- Problem details:
The records below hold a stretch from the line with "Reconstruct the object" through the line with "cut_over = 1.0"; return exactly those lines, ends included, and nothing more.

※

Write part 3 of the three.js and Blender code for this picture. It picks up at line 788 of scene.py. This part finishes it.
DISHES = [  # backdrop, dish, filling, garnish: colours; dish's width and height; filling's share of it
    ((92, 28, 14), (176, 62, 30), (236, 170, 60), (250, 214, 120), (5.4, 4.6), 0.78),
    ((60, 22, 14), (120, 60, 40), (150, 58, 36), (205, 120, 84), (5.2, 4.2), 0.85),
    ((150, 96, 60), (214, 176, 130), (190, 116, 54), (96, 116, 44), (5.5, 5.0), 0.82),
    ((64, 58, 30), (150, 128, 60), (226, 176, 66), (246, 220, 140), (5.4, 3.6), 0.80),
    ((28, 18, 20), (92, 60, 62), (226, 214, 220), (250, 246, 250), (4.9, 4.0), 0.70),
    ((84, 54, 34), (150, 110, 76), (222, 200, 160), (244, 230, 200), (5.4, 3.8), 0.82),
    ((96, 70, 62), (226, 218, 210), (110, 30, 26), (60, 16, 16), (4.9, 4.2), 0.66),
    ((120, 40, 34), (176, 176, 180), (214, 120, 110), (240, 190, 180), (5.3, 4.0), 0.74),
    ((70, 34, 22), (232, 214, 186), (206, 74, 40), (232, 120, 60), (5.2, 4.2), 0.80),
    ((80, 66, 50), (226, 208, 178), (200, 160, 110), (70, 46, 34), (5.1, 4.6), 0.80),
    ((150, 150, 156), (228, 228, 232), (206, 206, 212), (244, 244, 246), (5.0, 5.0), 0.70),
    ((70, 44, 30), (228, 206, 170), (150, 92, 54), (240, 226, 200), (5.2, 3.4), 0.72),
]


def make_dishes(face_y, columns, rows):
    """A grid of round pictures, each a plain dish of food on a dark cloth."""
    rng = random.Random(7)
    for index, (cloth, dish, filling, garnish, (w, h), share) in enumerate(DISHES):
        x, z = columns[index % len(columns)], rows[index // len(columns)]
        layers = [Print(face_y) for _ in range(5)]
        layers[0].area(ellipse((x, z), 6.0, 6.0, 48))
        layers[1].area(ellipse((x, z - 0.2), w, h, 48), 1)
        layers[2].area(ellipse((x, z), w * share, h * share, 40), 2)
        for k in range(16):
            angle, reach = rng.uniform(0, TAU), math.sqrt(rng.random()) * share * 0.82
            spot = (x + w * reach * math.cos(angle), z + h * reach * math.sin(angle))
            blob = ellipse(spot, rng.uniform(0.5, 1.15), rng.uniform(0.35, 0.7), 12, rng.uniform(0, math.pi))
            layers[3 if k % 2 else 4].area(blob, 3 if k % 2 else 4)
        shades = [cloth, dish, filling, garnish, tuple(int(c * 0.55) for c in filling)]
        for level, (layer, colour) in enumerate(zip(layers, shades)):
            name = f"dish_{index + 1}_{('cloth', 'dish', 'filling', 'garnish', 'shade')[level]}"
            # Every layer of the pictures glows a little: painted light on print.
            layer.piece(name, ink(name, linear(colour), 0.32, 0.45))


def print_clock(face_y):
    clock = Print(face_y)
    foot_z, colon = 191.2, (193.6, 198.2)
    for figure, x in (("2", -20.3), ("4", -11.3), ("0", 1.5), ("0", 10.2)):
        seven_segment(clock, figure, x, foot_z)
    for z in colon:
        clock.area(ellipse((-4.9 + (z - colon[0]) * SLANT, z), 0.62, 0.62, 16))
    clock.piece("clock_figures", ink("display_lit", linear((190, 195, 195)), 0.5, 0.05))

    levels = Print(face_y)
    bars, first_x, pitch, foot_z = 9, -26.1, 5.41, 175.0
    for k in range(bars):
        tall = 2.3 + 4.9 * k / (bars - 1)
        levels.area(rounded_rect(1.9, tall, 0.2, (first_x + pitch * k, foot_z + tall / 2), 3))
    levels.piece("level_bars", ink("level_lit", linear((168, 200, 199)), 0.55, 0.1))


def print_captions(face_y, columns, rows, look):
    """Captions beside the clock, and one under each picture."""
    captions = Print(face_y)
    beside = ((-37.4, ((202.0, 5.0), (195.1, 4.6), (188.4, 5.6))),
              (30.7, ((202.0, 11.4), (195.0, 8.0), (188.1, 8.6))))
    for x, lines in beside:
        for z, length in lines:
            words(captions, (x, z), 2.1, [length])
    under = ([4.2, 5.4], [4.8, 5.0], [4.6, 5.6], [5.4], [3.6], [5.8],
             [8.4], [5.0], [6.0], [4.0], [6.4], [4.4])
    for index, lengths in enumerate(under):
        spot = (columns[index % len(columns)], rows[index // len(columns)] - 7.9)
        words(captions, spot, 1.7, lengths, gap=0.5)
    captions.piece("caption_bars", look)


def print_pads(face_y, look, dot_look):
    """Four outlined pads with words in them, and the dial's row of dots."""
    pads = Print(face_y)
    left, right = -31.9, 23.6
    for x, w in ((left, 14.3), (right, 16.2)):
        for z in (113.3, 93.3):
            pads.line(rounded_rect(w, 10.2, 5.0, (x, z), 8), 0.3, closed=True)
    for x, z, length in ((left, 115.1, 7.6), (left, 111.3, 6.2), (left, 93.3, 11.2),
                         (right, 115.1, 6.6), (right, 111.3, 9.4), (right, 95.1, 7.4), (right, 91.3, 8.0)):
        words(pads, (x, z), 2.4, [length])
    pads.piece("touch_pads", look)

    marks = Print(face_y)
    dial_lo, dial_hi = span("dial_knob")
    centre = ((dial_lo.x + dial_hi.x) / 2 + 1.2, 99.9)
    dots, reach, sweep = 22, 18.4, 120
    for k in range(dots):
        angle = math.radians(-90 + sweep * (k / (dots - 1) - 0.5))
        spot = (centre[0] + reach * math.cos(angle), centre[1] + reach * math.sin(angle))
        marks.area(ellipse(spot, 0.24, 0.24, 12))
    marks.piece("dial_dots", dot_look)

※

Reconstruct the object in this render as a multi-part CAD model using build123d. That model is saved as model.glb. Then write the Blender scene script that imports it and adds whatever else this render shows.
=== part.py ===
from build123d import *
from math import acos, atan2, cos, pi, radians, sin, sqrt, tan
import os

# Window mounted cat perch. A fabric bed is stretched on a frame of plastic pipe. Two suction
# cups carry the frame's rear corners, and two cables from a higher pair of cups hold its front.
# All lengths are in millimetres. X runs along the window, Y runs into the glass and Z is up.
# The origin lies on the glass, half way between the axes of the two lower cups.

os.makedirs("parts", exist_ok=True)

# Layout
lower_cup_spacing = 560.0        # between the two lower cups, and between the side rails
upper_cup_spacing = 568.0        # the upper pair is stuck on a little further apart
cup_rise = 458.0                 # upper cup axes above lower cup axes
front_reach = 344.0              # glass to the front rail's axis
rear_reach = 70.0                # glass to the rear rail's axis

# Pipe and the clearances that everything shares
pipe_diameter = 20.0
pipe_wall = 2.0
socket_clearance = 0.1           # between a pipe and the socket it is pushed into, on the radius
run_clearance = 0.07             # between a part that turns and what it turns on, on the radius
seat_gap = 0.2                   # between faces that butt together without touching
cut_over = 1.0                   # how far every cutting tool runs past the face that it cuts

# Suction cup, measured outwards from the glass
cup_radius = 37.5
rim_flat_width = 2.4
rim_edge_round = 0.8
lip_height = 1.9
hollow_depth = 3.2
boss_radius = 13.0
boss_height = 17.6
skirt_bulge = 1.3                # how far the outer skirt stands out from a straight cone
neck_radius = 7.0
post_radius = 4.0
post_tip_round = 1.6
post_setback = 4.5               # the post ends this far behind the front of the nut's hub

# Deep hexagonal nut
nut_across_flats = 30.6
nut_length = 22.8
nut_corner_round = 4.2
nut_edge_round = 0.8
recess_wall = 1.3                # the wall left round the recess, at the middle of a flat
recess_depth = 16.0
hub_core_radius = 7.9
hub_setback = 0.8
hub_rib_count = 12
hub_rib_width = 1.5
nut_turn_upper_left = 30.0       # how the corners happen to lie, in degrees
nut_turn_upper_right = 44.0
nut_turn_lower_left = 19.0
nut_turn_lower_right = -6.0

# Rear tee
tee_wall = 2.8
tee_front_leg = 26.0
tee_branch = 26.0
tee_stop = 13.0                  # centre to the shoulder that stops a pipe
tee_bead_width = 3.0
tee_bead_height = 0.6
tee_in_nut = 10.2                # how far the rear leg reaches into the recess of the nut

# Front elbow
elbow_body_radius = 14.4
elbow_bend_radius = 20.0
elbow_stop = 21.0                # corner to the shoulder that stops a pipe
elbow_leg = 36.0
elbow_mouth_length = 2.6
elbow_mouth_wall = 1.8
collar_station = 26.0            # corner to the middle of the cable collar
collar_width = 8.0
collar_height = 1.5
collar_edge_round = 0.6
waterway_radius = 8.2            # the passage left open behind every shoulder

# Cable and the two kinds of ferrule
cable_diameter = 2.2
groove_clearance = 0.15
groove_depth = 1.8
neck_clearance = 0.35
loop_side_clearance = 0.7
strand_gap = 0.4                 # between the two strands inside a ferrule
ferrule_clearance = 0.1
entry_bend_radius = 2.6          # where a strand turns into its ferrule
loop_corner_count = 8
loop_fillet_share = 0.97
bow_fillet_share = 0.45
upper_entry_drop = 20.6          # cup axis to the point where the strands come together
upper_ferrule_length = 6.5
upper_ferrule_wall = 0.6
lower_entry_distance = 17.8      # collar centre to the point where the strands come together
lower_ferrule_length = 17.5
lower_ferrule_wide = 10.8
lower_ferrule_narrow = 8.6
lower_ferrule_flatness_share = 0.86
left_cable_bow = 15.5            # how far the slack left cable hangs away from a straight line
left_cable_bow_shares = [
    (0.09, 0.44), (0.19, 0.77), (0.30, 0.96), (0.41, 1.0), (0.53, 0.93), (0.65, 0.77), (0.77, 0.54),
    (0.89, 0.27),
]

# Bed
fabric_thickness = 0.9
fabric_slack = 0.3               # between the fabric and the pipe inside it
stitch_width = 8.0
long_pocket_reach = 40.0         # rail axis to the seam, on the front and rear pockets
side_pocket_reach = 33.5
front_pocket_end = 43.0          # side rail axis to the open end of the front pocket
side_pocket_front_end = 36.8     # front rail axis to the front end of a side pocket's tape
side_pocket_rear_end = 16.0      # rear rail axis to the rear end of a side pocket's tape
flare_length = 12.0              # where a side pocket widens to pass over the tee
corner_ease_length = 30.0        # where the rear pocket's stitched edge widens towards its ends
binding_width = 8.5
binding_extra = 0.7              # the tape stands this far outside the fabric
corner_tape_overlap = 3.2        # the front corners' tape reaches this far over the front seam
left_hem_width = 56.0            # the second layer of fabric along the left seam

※

- Exercise response:
Reconstruct the object in this render as a multi-part CAD model using build123d. That model is saved as model.glb. Then write the Blender scene script that imports it and adds whatever else this render shows.
=== part.py ===
from build123d import *
from math import acos, atan2, cos, pi, radians, sin, sqrt, tan
import os

# Window mounted cat perch. A fabric bed is stretched on a frame of plastic pipe. Two suction
# cups carry the frame's rear corners, and two cables from a higher pair of cups hold its front.
# All lengths are in millimetres. X runs along the window, Y runs into the glass and Z is up.
# The origin lies on the glass, half way between the axes of the two lower cups.

os.makedirs("parts", exist_ok=True)

# Layout
lower_cup_spacing = 560.0        # between the two lower cups, and between the side rails
upper_cup_spacing = 568.0        # the upper pair is stuck on a little further apart
cup_rise = 458.0                 # upper cup axes above lower cup axes
front_reach = 344.0              # glass to the front rail's axis
rear_reach = 70.0                # glass to the rear rail's axis

# Pipe and the clearances that everything shares
pipe_diameter = 20.0
pipe_wall = 2.0
socket_clearance = 0.1           # between a pipe and the socket it is pushed into, on the radius
run_clearance = 0.07             # between a part that turns and what it turns on, on the radius
seat_gap = 0.2                   # between faces that butt together without touching
cut_over = 1.0                   # how far every cutting tool runs past the face that it cuts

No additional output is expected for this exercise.